Antipoles will cause market disturbance
A Trump-controlled Congress would make changes to both IRA and BIL, but Lizzie Bonahoom, associate in the pan-US team at Aurora Energy Research, said: “Many trends we can expect to continue regardless of which candidate takes office next January – oil and gas production will continue to rise, renewables will continue to make up a growing portion of the power supply, and coal plants will continue to age and retire. If either administration makes energy a top priority, it will be hard to pass meaningful legislation without a House majority and Senate super-majority.
Trump has stated the intention to ‘gut’ the IRA, and members of the conservative ‘America First Policy Institute’ have said that changes to the IRA would be a ‘Day 1’ issue for a Republican or Trump presidency.
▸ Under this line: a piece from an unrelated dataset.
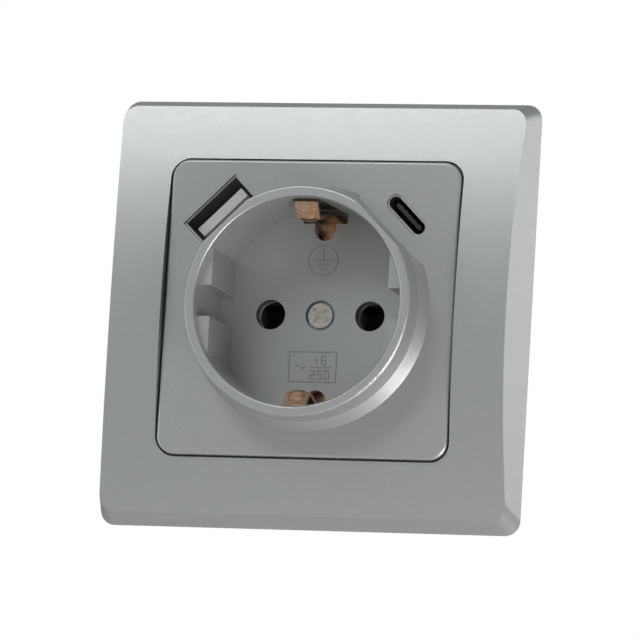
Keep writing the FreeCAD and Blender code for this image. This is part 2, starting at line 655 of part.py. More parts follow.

The Aurora study also evaluates effects from the more extreme ‘Project 2025’ scenario. A Trump administration, under pressure to finance a massive $4.6 trillion extension of 2017 tax cuts, would ignore opposition from red state communities who have benefitted from IRA incentives and instead move to scrap tax credits for solar, wind and batteries from 2025, it thinks.
This would result in a much more significant slowdown in the pace of the energy transition, with 200GW fewer renewables and battery projects by 2040, it said. However, this may not prove popular with consumers, since fewer renewables would lead to an increase in wholesale power prices by up to 22% in the most impacted regions like Texas.
Benchmark Minerals pointed out that with the push of the IRA, Republican states have received billions in clean energy funding and added thousands of clean energy jobs. Disassembling the driver of these positive economic outcomes in the so-called ‘battery belt’ would present some obvious political risks for lawmakers.
While a new president could not claw back designated funds (for example, for the Department of Energy (DOE) loans and grants programme or the budgeting allocations for tax credits), a new president could select a head of the DOE who could elect not to sign off on new grants and loans, it said.
Wishnia added there are hundreds of millions of non-governmental dollars to fund investments in EV technology and even Trump will also support domestic mining of battery raw materials.
The prevailing trend is that both Chinese and US companies will establish plants in Mexico to supply the US and Latin America markets with cheaper EVs and batteries – which is on the radar of the US government. The support offered by BIL is still attractive to keep production within US borders.
The South Korean law firm Shin & Kim said that it is highly likely that more stringent screening by the governmental Committee on Foreign Investment in the United States (CFIUS) will be conducted on investments in the US by companies with direct or indirect ties to China. Since Korean EV battery companies have close ties to China, their investments in the US could face a more stringent CFIUS review process and may be negatively impacted.